Required task
Give every line of the material again, exactly as written.
---
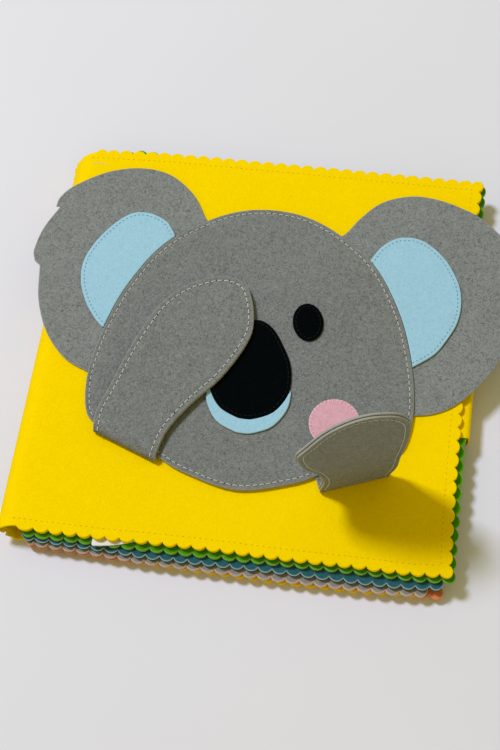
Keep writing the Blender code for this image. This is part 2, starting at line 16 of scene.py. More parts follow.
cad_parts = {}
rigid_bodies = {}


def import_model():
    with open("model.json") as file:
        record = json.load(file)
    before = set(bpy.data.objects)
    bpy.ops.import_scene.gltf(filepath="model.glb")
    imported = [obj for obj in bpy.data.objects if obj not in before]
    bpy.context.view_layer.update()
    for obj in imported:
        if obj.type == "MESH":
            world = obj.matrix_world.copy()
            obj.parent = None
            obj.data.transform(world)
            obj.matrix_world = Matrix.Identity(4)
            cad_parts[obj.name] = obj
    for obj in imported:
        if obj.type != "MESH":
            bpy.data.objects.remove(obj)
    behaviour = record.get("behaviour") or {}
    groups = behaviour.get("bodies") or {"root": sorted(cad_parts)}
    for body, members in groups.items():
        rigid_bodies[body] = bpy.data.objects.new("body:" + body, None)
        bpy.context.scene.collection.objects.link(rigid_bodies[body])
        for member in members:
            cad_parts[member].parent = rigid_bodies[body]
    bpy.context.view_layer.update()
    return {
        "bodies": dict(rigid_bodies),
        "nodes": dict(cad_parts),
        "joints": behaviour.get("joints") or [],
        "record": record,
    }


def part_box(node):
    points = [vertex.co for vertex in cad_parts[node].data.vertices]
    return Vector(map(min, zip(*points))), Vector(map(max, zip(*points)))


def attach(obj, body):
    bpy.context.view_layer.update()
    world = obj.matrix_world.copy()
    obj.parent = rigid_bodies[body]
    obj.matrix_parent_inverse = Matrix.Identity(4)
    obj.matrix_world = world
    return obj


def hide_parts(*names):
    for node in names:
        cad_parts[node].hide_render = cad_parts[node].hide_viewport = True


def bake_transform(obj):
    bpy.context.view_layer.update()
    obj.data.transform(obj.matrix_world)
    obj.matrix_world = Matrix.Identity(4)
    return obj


LOG = logging.getLogger("quiet_book")

MM = 0.001
FELT = 1.2 * MM
LIP = 0.28 * MM
GRAIN = "felt_grain"
# Name of the per-point share of painted highlight along a sheet's cut edge and wall.
EDGE_HIGHLIGHT = "cut_edge"
UP = "thread_up"

Point = tuple[float, float]
Point3 = tuple[float, float, float]
Colour = tuple[float, float, float]
Tone = tuple[int, int, int]
Warp = Callable[[Vector], Vector]


class Side(Enum):
    """Which side of the koala a piece is on, as the sign of its X."""

    LEFT = -1
    RIGHT = 1


class Hold(Enum):
    """How a sheet of felt is held."""

    LAID = "laid"
    FOLDED = "folded"


def srgb(red: int, green: int, blue: int) -> Colour:
    """Turns a display colour from 0 to 255 into a linear one.

    Args:
        red: The red channel.
        green: The green channel.
        blue: The blue channel.

    Returns:
        The linear colour.
    """
    shares = (channel / 255 for channel in (red, green, blue))
    return tuple(s / 12.92 if s < 0.04045 else ((s + 0.055) / 1.055) ** 2.4 for s in shares)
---
Task solution
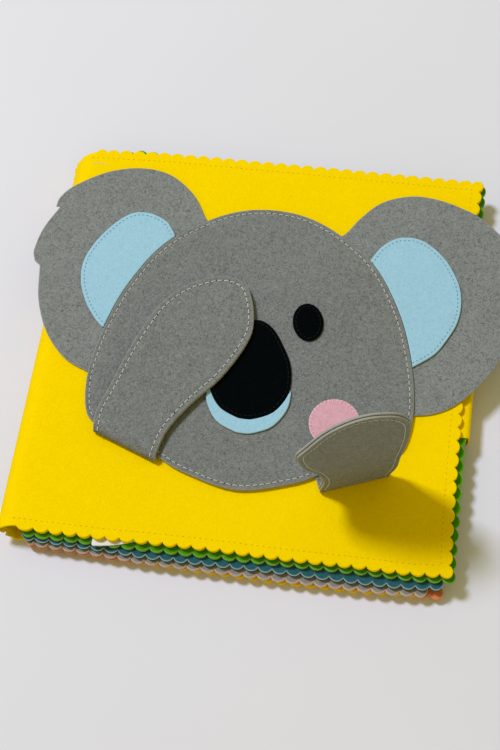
Keep writing the Blender code for this image. This is part 2, starting at line 16 of scene.py. More parts follow.
cad_parts = {}
rigid_bodies = {}


def import_model():
    with open("model.json") as file:
        record = json.load(file)
    before = set(bpy.data.objects)
    bpy.ops.import_scene.gltf(filepath="model.glb")
    imported = [obj for obj in bpy.data.objects if obj not in before]
    bpy.context.view_layer.update()
    for obj in imported:
        if obj.type == "MESH":
            world = obj.matrix_world.copy()
            obj.parent = None
            obj.data.transform(world)
            obj.matrix_world = Matrix.Identity(4)
            cad_parts[obj.name] = obj
    for obj in imported:
        if obj.type != "MESH":
            bpy.data.objects.remove(obj)
    behaviour = record.get("behaviour") or {}
    groups = behaviour.get("bodies") or {"root": sorted(cad_parts)}
    for body, members in groups.items():
        rigid_bodies[body] = bpy.data.objects.new("body:" + body, None)
        bpy.context.scene.collection.objects.link(rigid_bodies[body])
        for member in members:
            cad_parts[member].parent = rigid_bodies[body]
    bpy.context.view_layer.update()
    return {
        "bodies": dict(rigid_bodies),
        "nodes": dict(cad_parts),
        "joints": behaviour.get("joints") or [],
        "record": record,
    }


def part_box(node):
    points = [vertex.co for vertex in cad_parts[node].data.vertices]
    return Vector(map(min, zip(*points))), Vector(map(max, zip(*points)))


def attach(obj, body):
    bpy.context.view_layer.update()
    world = obj.matrix_world.copy()
    obj.parent = rigid_bodies[body]
    obj.matrix_parent_inverse = Matrix.Identity(4)
    obj.matrix_world = world
    return obj


def hide_parts(*names):
    for node in names:
        cad_parts[node].hide_render = cad_parts[node].hide_viewport = True


def bake_transform(obj):
    bpy.context.view_layer.update()
    obj.data.transform(obj.matrix_world)
    obj.matrix_world = Matrix.Identity(4)
    return obj


LOG = logging.getLogger("quiet_book")

MM = 0.001
FELT = 1.2 * MM
LIP = 0.28 * MM
GRAIN = "felt_grain"
# Name of the per-point share of painted highlight along a sheet's cut edge and wall.
EDGE_HIGHLIGHT = "cut_edge"
UP = "thread_up"

Point = tuple[float, float]
Point3 = tuple[float, float, float]
Colour = tuple[float, float, float]
Tone = tuple[int, int, int]
Warp = Callable[[Vector], Vector]


class Side(Enum):
    """Which side of the koala a piece is on, as the sign of its X."""

    LEFT = -1
    RIGHT = 1


class Hold(Enum):
    """How a sheet of felt is held."""

    LAID = "laid"
    FOLDED = "folded"


def srgb(red: int, green: int, blue: int) -> Colour:
    """Turns a display colour from 0 to 255 into a linear one.

    Args:
        red: The red channel.
        green: The green channel.
        blue: The blue channel.

    Returns:
        The linear colour.
    """
    shares = (channel / 255 for channel in (red, green, blue))
    return tuple(s / 12.92 if s < 0.04045 else ((s + 0.055) / 1.055) ** 2.4 for s in shares)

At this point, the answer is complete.